Let's modify this a bit, and replace the sheet of aluminum with an aluminum box that's 4x4x8 feet...about the size of a really compact car. In this case, the "cube" (actually a 'rectangular prism') can be replaced by a single wire stretching between the farthest corner of the cube. (It's early in the morning, and the formula for the distance between opposite corners of a rectangular prism excapes me, but it will be slightly more than 8.944 feet. (Anyone feel free to supply the correct answer).

We can REPLACE that cube with a single wire extending between the fathest corners of that box. Again, its radiation resistance and pattern will be identical to the rectangular prism fed at one corner.

Once you have this in mind, can you see how easy it is to model and predict your car's antenna performance? Next installment, we'll talk about the ground.

Eric

2. ### W0ISHam MemberQRZ Page

Well, I'll be darned. I've now seen the term "rectangular prism" used twice in my life. The other time was a couple of weeks ago in some of my son's kindergarten homework. (Yes, they have homework in kindergarten.)

I assumed that my son's kindergarten teacher just made it up. Everyone knows that the correct term is actually .... um, er, uh, ....

3. ### KL7AJXML SubscriberQRZ Page

I believe it was my second grade teacher, Mrs. Anderson, who told us all to go home and tell our parents there was no such thing as a cube of butter. It's a rectangular prism of butter.

Alas, my mom already knew that.

4. ### KL7AJXML SubscriberQRZ Page

I guess the really scary part is that I still REMEMBER these things. I guess I didn't have much childhood trauma I needed to suppress.

Eric

5. ### KL7AJXML SubscriberQRZ Page

Ahh....here's the magic formula:

D= SQRT(a^2 + B^2 + C^2), where a, b, and c are the edges of the prism. Silly me; I knew it had to be simple.

6. ### W8JIHam MemberQRZ Page

I'm not sure what you are saying, or what Cebik actually said since you include no references.....but.....

Anyone who thinks the current distribution in a wide flat sheet fed in the corner is the same as in a piece of wire the same corner length needs to reconsider the physics.

Since radiation resistance is a function of current distribution and even phase relationships both spatially and along the conductor, the radiation resistance is not the same either.

The surge impedance of the sheet is not the same as a thin wire conductor, and although we might in one case find one conductor shape and length that approximates the sheet on one frequency, good luck when the frequency is or antenna is changed.

Here we go again. Over-simplification at work???

73 Tom

7. ### W0ISHam MemberQRZ Page

Off the top of my head, I'm guessing that the rectangular prism automobile, fed at one corner, at any given frequency, is equivalent to a cylinder of the same length, with a diameter larger than a piece of wire, but much smaller than the width of the car. In other words, a very thick wire. But that's just a hunch, and the actual mathematics are far beyond my capabilities, other than I know that it would involve integrals.
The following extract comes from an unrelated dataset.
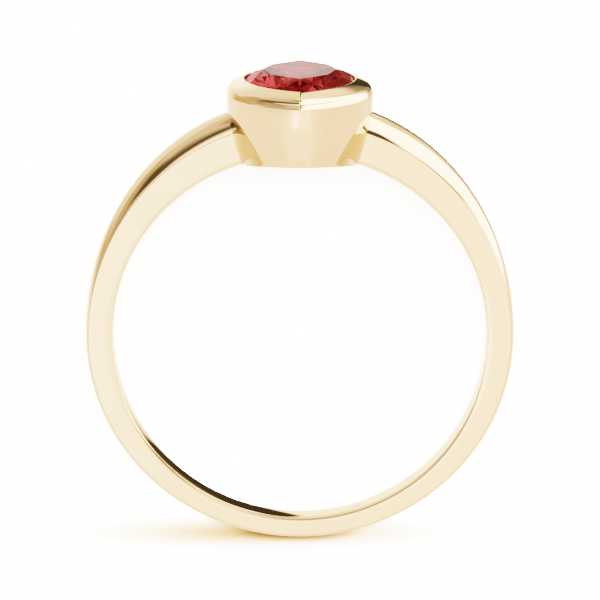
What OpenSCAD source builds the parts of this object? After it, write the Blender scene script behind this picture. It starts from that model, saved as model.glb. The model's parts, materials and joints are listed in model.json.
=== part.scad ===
// Gemstone ring: a solitaire with a marquise-cut red stone in a bezel, on a band that widens
// and domes towards the head. It lies on its side, as such a ring rests when it is put down.
// Band and bezel are soldered into one solid; the stone is a solid of its own. Millimetres.
// The ring is worked out upright: the finger hole runs along Y round the origin and the stone
// is up. rest_lean then lays it down on the bezel's lower tip and the band's lower edge.

/* [Finger hole] */
// Radius of the finger hole, 8.65 for US size 7
hole_r = 8.65; // [8:0.05:10]
// Rounding of the band's two inner edges
comfort_r = 0.3; // [0.15:0.01:0.35]

/* [Band] */
// Width of the band at the bottom
width_bottom = 1.23; // [1.1:0.01:1.8]
// Width of the band at the height of the hole's top
width_top = 2.42; // [2:0.01:2.6]
// Height of the side faces above the hole, at the bottom
face_bottom = 0.95; // [0.8:0.01:1.2]
// Height of the side faces above the hole, half way up
face_side = 1.15; // [0.9:0.01:1.3]
// Height of the side faces above the hole, at the top
face_top = 1.55; // [1.3:0.01:1.8]
// Height of the band's middle line above the hole, at the bottom
crest_bottom = 1.03; // [1:0.01:1.4]
// Height of the band's middle line above the hole, half way up
crest_side = 1.3; // [1.2:0.01:1.6]
// Height of the band's middle line above the hole, at the top
crest_top = 2.48; // [2.1:0.01:2.5]

/* [Stone] */
// Width of the stone over its girdle
stone_w = 5.4; // [5.2:0.05:5.6]
// Length of the stone over its girdle, tip to tip
stone_len = 8.48; // [8.2:0.05:9.2]
// Width of the flat table
table_w = 3.34; // [3:0.02:3.6]
// Length of the flat table
table_len = 5.64; // [5.2:0.02:5.8]
// Height of the girdle above the hole
girdle_z = 3.15; // [3.1:0.01:3.2]
// Thickness of the girdle
girdle_t = 0.06; // [0.03:0.01:0.1]
// Height of the crown, from the girdle to the table
crown_h = 0.66; // [0.6:0.01:0.8]
// Depth of the pavilion, from the girdle to the point
pavilion_h = 2.25; // [2:0.05:2.3]

/* [Bezel] */
// Metal round the stone's girdle, where the bezel is widest
bezel_wall = 0.66; // [0.55:0.01:0.75]
// How far the lip reaches in over the girdle
lip_over = 0.17; // [0.12:0.01:0.2]
// Height of the crease under the lip, above the hole
crease_z = 2.73; // [2.6:0.01:2.8]
// Height of the lip's top above the hole
lip_z = 3.42; // [3.38:0.01:3.5]
// Height above the hole where the wall starts to draw in towards the finger
belly_z = 2.55; // [2.4:0.01:2.6]
// Radius of the wall's upright curve below that height
belly_r = 7.75; // [7:0.05:12]
// Width of the ledge that carries the stone
ledge_w = 0.55; // [0.45:0.01:0.6]
// Gap between the stone and the metal
seat_gap = 0.04; // [0.02:0.01:0.05]

/* [Hidden] */

gold = [0.94, 0.83, 0.6];
ruby = [0.62, 0.05, 0.1];

// A marquise outline is two arcs of one radius, centred lens_c to either side of the middle.
// Each ring of the bezel shares these centres, so half its width sets the whole ring.
half_w = stone_w / 2;
half_len = stone_len / 2;
lens_c = (half_len * half_len - half_w * half_w) / stone_w;
lens_r = half_w + lens_c;
function tip_y(half) = sqrt(pow(half + lens_c, 2) - lens_c * lens_c);

// Heights from the hole's centre
girdle = hole_r + girdle_z;
table = girdle + crown_h;
culet = girdle - girdle_t - pavilion_h;
crease = hole_r + crease_z;
lip = hole_r + lip_z;
belly = hole_r + belly_z;

// How far a cutter or a hidden end reaches past the face that it serves
over_cut = 0.2;
// Sides of the round cutters and of the bezel's two round solids
HOLE_FN = 180;
HEAD_FN = 96;

// The band, as a function of the angle from the top
BAND_STEP = 4;
DOME_STEPS = 8;
band_start = 15.5;
band_sections = round((360 - 2 * band_start) / BAND_STEP);
rounding_angles = [20, 55, 90];

function band_half(z) =
    (width_bottom + (width_top - width_bottom) * (z + hole_r) / (2 * hole_r)) / 2;
function swell(bottom, side, top, a) =
    side + ((cos(a) > 0 ? top : bottom) - side) * pow(cos(a), 2);
function face_r(a) = hole_r + swell(face_bottom, face_side, face_top, a);
function crest_r(a) = hole_r + swell(crest_bottom, crest_side, crest_top, a);

// Half a section through the band at angle a: [half width, radius] from the hole outwards
function inner_edge(a) = [
    for (t = rounding_angles)
        let (r = hole_r + comfort_r * (1 - cos(t)))
            [band_half(r * cos(a)) - comfort_r * (1 - sin(t)), r]
];
function dome(a) =
    let (
        edge = band_half(face_r(a) * cos(a)),
        rise = crest_r(a) - face_r(a),
        arc_r = (edge * edge + rise * rise) / (2 * rise),
        reach = asin(edge / arc_r)
    )
        [for (i = [0:DOME_STEPS / 2 - 1])
            let (t = reach * (1 - 2 * i / DOME_STEPS))
                [arc_r * sin(t), crest_r(a) - arc_r * (1 - cos(t))]];
function half_section(a) = concat(
    [[band_half(hole_r * cos(a)) - comfort_r, hole_r - over_cut]],
    inner_edge(a),
    dome(a)
);
function backwards(points) = [for (i = [len(points) - 1:-1:0]) points[i]];
function section(a) =
    let (half = half_section(a))
        concat(half, [[0, crest_r(a)]], [for (p = backwards(half)) [-p[0], p[1]]]);
function on_ring(p, a) = [p[1] * sin(a), p[0], p[1] * cos(a)];

// A tube of equal rings of points with flat ends
function tube_faces(rings, per_ring) = concat(
    [[for (i = [0:per_ring - 1]) i]],
    [for (s = [0:rings - 2], i = [0:per_ring - 1])
        let (a = s * per_ring + i, b = s * per_ring + (i + 1) % per_ring)
            [a, a + per_ring, b + per_ring, b]],
    [[for (i = [per_ring - 1:-1:0]) (rings - 1) * per_ring + i]]
);

// Heights and half widths of the bezel's outside and of the hollow that holds the stone
LIP_STEPS = 6;
BELLY_STEPS = 4;
lip_half = half_w - lip_over;
outer_half = half_w + bezel_wall;
bezel_foot = sqrt(hole_r * hole_r - outer_half * outer_half) - over_cut;
crown_slope = crown_h / (half_w - table_w / 2);
pavilion_slope = pavilion_h / half_w;
ledge_half = half_w - ledge_w;
function belly_half(z) = outer_half - belly_r + sqrt(belly_r * belly_r - pow(belly - z, 2));
outer_profile = concat(
    [for (i = [0:BELLY_STEPS])
        let (z = bezel_foot + (belly - bezel_foot) * i / BELLY_STEPS)
            [belly_half(z), z]],
    [for (i = [0:LIP_STEPS])
        let (t = 90 * i / LIP_STEPS)
            [lip_half + (outer_half - lip_half) * cos(t), crease + (lip - crease) * sin(t)]]
);
hollow_profile = [
    [ledge_half, bezel_foot - over_cut],
    [ledge_half, girdle - girdle_t - ledge_w * pavilion_slope - seat_gap],
    [half_w + seat_gap, girdle - girdle_t - seat_gap],
    [half_w + seat_gap, girdle + seat_gap],
    [lip_half, girdle + lip_over * crown_slope + 2 * seat_gap],
    [lip_half, lip + over_cut]
];

// The stone: eight main facets round the crown and eight under the girdle. Each main facet
// faces one direction in plan, meets the table at a corner and the girdle at a point.
// The two azimuths are those of the slanting facets, seen from their arcs' centres.
// The star facets end STAR_DROP of the way down the crown, and the lower girdle facets
// LOWER_RISE of the way up the pavilion.
TABLE_AZ = 29.2;
MAIN_AZ = 34;
STAR_DROP = 0.37;
LOWER_RISE = 0.24;
tip_az = acos(lens_c / lens_r);
table_c = (table_len * table_len - table_w * table_w) / (4 * table_w);
table_r = table_w / 2 + table_c;
// Corners for one quarter, east to north, as [x, y] from an arc's centre offset and radius
function arc_point(r, c, az) = [r * cos(az) - c, r * sin(az)];
quarter_table = [[table_w / 2, 0], arc_point(table_r, table_c, TABLE_AZ), [0, table_len / 2]];
quarter_main = [[half_w, 0], arc_point(lens_r, lens_c, MAIN_AZ), [0, half_len]];
quarter_half = [
    arc_point(lens_r, lens_c, MAIN_AZ / 2),
    arc_point(lens_r, lens_c, (MAIN_AZ + tip_az) / 2)
];
quarter_dir = [[1, 0], [cos(MAIN_AZ), sin(MAIN_AZ)], [0, 1]];
function flip_x(p) = [-p[0], p[1]];
function all_round(q) = [
    q[0], q[1], q[2], flip_x(q[1]), -q[0], -q[1], -q[2], -flip_x(q[1])
];
table_pts = all_round(quarter_table);
main_pts = all_round(quarter_main);
main_dir = all_round(quarter_dir);
half_pts = [
    quarter_half[0], quarter_half[1], flip_x(quarter_half[1]), flip_x(quarter_half[0]),
    -quarter_half[0], -quarter_half[1], -flip_x(quarter_half[1]), -flip_x(quarter_half[0])
];
// The point p with p * u = a and p * v = b
function meet(u, a, v, b) =
    [a * v[1] - b * u[1], u[0] * b - v[0] * a] / (u[0] * v[1] - u[1] * v[0]);
function crown_run(i) =
    main_dir[i] * table_pts[i] + STAR_DROP * (main_dir[i] * (main_pts[i] - table_pts[i]));
function star_pt(i) =
    let (j = (i + 1) % 8)
        meet(main_dir[i], crown_run(i), main_dir[j], crown_run(j));
function lower_pt(i) =
    let (j = (i + 1) % 8)
        meet(main_dir[i], LOWER_RISE * (main_dir[i] * main_pts[i]),
             main_dir[j], LOWER_RISE * (main_dir[j] * main_pts[j]));
function at_z(points, z) = [for (p = points) [p[0], p[1], z]];
stone_points = concat(
    at_z(table_pts, table),
    [for (i = [0:7]) [star_pt(i)[0], star_pt(i)[1], table - STAR_DROP * crown_h]],
    at_z(main_pts, girdle),
    at_z(half_pts, girdle),
    at_z(main_pts, girdle - girdle_t),
    at_z(half_pts, girdle - girdle_t),
    [for (i = [0:7]) [lower_pt(i)[0], lower_pt(i)[1], culet + LOWER_RISE * pavilion_h]],
    [[0, 0, culet]]
);
// Where each group of eight starts in the list
STAR = 8;
MAIN = 16;
HALF = 24;
UNDER = 32;
UNDER_HALF = 40;
LOWER = 48;
CULET = 56;
stone_faces = concat(
    [[for (i = [7:-1:0]) i]],
    [for (i = [0:7]) let (j = (i + 1) % 8, h = (i + 7) % 8) each [
        [i, j, STAR + i],
        [i, STAR + i, MAIN + i, STAR + h],
        [STAR + i, HALF + i, MAIN + i],
        [STAR + i, MAIN + j, HALF + i],
        [MAIN + i, HALF + i, UNDER_HALF + i, UNDER + i],
        [HALF + i, MAIN + j, UNDER + j, UNDER_HALF + i],
        [LOWER + i, UNDER + i, UNDER_HALF + i],
        [LOWER + i, UNDER_HALF + i, UNDER + j],
        [CULET, LOWER + h, UNDER + i, LOWER + i]
    ]]
);

// The ring rests on the bezel's lower tip and on the outer edge of the band's bottom: the
// steepest line from that edge to the tip's upright profile is the floor
rest_z = -face_r(180);
rest_lean = max([for (p = outer_profile)
    if (p[1] > hole_r) atan((tip_y(p[0]) - band_half(rest_z)) / (p[1] - rest_z))]);
module at_rest() rotate([rest_lean - 90, 0, 0]) children();

// A solid with a marquise plan: what two round solids share
module marquise(profile) {
    turned = concat([[0, profile[0][1]]], [for (p = profile) [p[0] + lens_c, p[1]]],
                    [[0, profile[len(profile) - 1][1]]]);
    intersection() {
        translate([lens_c, 0, 0]) rotate_extrude($fn = HEAD_FN) polygon(turned);
        translate([-lens_c, 0, 0]) rotate_extrude($fn = HEAD_FN) polygon(turned);
    }
}

module band() {
    points = [
        for (s = [0:band_sections])
            let (a = band_start + s * (360 - 2 * band_start) / band_sections)
                for (p = section(a)) on_ring(p, a)
    ];
    polyhedron(points, tube_faces(band_sections + 1, len(section(0))), convexity = 4);
}

module finger_hole()
    rotate([90, 0, 0]) cylinder(r = hole_r, h = 2 * stone_len, center = true, $fn = HOLE_FN);

module band_and_bezel() {
    color(gold) at_rest() difference() {
        union() {
            band();
            difference() {
                marquise(outer_profile);
                marquise(hollow_profile);
            }
        }
        finger_hole();
    }
}

module stone() color(ruby) at_rest() polyhedron(stone_points, stone_faces, convexity = 2);

band_and_bezel();
stone();
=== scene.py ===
"""Gemstone ring lying on a pale floor: polished gold band and bezel, marquise-cut red stone.

The ring is worked out upright, with its finger hole along Y round the origin and the stone
up, and to_row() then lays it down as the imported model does. Everything is in metres.
"""
import json
import math
from collections import namedtuple

import bpy
import numpy as np
from mathutils import Matrix, Vector


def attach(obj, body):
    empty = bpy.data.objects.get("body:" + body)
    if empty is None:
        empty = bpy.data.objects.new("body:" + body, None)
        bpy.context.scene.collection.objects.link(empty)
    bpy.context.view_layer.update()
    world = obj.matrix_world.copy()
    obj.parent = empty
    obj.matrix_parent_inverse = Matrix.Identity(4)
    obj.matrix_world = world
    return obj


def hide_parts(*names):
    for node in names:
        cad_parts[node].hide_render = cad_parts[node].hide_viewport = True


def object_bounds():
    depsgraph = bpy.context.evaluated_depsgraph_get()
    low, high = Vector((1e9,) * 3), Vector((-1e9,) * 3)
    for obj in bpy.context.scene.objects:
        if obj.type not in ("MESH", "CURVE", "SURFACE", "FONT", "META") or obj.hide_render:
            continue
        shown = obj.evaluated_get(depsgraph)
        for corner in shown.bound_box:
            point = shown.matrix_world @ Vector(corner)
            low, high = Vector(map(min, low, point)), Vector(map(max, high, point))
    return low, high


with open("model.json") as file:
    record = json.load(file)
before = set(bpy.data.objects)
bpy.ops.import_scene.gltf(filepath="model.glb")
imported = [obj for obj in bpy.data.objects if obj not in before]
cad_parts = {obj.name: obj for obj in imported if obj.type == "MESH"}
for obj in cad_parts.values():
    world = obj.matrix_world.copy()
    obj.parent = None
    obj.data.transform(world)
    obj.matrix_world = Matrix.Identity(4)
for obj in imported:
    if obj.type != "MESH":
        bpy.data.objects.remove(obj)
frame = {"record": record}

cad_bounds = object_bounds()

# Finger hole and band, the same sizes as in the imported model. The faces and the crest, the
# band's middle line, have their heights above the hole at the bottom, half way up and at the top.
HOLE_R = 0.00865
COMFORT_R = 0.0003
WIDTH_BOTTOM, WIDTH_TOP = 0.00123, 0.00242
FACE_BOTTOM, FACE_SIDE, FACE_TOP = 0.00095, 0.00115, 0.00155
CREST_BOTTOM, CREST_SIDE, CREST_TOP = 0.00103, 0.0013, 0.00248
BAND_START = math.radians(15.5)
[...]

8. ### KD0CACHam MemberQRZ Page

This looks like fun .
I did a search on , w4rnl counterpoise , it was the 1st thing that came up .
http://www.antennex.com/shack/Dec06/cps.html
With help here I may get to learn / understand some of this Ham stuff ?
Keep it up .

9. ### KD0CACHam MemberQRZ Page

S.W.A.G.
My guess is the frequency is the distance between the 2 farthest apart points , the sheet diagonal ?
And width or area is the bandwidth ?

10. ### W0ISHam MemberQRZ Page

Actually, I was just thinking about why this sounded familiar, and I realize a related issue often comes up on a camper forum where I'm a member.

There is a certain religious fervor among some that the "right" way to provide a connection to charge a trailer battery involves, among other things, a copper wire (IIRC, 10 gauge is the canonical size) run directly to the negative terminal of the tow vehicle's battery.

I always point out, to no avail, that this is unnecessary for a few reasons. First and foremost, the DC resistance between the front of the vehicle and the back of the vehicle is equivalent to a copper wire of, IIRC, 6 gauge. So assuming that you make a good connection to the chasis of the vehicle (which isn't inherently any more problematic than making a good connection to the battery terminal), the chasis actually makes a better conductor that the copper wire.

But also, the charging current doesn't originate at the battery. It's coming from the alternator. So if you really want a good connection as close to the source as possible, then you would hook it to the negative terminal of the alternator. But, of course, there is no such thing as the negative terminal of the alternator--it's just bolted to the chasis. And it would look kind of silly to run that long copper wire all the way to the front of the car, and then just bolt it to the chasis, which you could have just as easily done at the back of the car. Instead, you run the wire to the negative battery terminal--where it connects to another wire which runs to the chasis.

Finally, no thought is ever given to fusing the negative wire. But if the ground strap comes loose, then the starter current is all going to run through the new wire which, it turns out, is already grounded surprisingly well through the hitch coupler.